▸ EXERCISE TASK:
Copy out all the lines where "FreeCAD" shows up.

▸ DATA SEGMENT:

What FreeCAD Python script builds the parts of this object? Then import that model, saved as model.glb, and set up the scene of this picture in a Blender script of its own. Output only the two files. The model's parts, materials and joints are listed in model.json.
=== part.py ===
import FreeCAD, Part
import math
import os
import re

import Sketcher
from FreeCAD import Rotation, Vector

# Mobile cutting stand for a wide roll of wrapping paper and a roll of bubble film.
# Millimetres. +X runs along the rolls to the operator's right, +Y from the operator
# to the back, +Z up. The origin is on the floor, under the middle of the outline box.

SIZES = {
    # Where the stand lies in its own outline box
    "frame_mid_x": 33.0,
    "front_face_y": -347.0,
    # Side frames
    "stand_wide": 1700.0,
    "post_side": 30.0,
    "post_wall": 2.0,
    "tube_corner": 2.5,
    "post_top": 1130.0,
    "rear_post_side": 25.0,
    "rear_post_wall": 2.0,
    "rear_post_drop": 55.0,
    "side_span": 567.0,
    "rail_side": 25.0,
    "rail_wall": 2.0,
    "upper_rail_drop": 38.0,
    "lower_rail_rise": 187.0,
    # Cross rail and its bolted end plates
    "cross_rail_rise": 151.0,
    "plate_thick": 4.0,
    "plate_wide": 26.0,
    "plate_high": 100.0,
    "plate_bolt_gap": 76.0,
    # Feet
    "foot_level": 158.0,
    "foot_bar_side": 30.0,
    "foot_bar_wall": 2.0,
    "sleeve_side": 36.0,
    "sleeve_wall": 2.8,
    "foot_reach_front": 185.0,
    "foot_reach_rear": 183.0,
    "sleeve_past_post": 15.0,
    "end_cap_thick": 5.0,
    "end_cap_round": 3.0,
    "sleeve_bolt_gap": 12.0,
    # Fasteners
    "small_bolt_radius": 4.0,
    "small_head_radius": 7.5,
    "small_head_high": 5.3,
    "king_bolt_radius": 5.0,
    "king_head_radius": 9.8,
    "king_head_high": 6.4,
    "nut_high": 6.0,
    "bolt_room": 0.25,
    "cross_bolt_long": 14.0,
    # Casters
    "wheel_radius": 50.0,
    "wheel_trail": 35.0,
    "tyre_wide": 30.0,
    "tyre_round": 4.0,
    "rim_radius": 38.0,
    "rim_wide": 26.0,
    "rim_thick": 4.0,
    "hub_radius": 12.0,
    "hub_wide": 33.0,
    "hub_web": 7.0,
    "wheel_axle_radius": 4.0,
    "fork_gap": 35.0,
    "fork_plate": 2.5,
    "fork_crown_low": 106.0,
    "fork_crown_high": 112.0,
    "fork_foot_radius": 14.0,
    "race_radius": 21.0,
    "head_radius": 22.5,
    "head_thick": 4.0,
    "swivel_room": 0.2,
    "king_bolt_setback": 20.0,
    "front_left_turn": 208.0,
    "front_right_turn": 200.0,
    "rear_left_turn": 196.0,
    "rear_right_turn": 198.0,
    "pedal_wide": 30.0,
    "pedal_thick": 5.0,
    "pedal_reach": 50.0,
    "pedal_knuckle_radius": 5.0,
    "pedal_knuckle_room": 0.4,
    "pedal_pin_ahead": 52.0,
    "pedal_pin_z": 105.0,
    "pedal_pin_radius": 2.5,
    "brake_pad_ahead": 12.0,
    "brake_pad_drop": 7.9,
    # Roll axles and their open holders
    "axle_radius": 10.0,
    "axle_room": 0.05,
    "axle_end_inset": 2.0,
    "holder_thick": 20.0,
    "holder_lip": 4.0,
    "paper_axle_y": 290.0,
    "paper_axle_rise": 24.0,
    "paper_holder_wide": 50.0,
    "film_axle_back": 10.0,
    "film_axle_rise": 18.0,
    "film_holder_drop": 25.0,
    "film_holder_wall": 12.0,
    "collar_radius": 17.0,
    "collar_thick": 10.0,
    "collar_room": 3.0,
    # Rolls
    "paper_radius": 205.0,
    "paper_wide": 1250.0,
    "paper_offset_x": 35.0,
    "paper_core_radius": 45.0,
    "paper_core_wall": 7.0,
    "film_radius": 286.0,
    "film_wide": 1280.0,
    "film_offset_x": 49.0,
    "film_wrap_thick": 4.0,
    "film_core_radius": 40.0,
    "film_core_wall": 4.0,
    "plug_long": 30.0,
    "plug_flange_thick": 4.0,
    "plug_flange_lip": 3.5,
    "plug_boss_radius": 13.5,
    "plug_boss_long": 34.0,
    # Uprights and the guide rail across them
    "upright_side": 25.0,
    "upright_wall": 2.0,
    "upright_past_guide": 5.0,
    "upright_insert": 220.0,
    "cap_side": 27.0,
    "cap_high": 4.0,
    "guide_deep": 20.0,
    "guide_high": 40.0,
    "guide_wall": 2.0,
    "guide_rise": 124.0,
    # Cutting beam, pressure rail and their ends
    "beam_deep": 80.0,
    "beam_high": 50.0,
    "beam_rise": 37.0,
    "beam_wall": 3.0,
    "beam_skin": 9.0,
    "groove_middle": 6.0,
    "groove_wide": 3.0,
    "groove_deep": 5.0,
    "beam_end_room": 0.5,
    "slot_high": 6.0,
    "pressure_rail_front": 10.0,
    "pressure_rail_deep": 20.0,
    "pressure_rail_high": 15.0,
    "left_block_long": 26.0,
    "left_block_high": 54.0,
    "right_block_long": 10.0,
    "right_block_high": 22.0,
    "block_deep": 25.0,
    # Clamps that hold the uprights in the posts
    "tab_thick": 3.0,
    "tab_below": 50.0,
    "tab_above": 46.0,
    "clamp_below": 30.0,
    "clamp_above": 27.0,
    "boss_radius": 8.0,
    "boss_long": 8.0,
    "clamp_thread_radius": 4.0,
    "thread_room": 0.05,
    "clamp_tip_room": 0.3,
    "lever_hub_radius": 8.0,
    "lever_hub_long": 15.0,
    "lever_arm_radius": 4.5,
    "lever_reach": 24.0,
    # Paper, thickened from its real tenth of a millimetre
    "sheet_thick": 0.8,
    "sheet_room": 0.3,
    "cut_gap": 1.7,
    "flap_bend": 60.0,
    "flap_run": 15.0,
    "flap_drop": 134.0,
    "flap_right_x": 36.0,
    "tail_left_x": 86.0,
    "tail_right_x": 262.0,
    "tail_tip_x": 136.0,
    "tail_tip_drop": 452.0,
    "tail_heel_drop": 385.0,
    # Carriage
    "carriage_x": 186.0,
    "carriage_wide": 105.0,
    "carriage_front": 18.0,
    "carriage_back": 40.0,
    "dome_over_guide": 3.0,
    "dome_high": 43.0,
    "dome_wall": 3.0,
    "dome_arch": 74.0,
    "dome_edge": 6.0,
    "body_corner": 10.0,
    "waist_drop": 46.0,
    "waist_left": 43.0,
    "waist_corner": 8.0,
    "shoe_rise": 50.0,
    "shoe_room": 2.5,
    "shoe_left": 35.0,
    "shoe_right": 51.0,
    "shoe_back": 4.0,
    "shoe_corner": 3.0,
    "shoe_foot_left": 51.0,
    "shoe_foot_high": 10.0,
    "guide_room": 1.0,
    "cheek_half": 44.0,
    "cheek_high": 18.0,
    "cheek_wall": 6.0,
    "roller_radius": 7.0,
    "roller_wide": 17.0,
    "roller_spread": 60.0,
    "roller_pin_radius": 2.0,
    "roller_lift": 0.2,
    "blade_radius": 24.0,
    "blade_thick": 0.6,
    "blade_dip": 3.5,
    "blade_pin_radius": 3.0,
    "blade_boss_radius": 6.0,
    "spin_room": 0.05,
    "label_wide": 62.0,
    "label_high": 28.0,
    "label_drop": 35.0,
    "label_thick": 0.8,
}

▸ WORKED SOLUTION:
What FreeCAD Python script builds the parts of this object? Then import that model, saved as model.glb, and set up the scene of this picture in a Blender script of its own. Output only the two files. The model's parts, materials and joints are listed in model.json.
import FreeCAD, Part
from FreeCAD import Rotation, Vector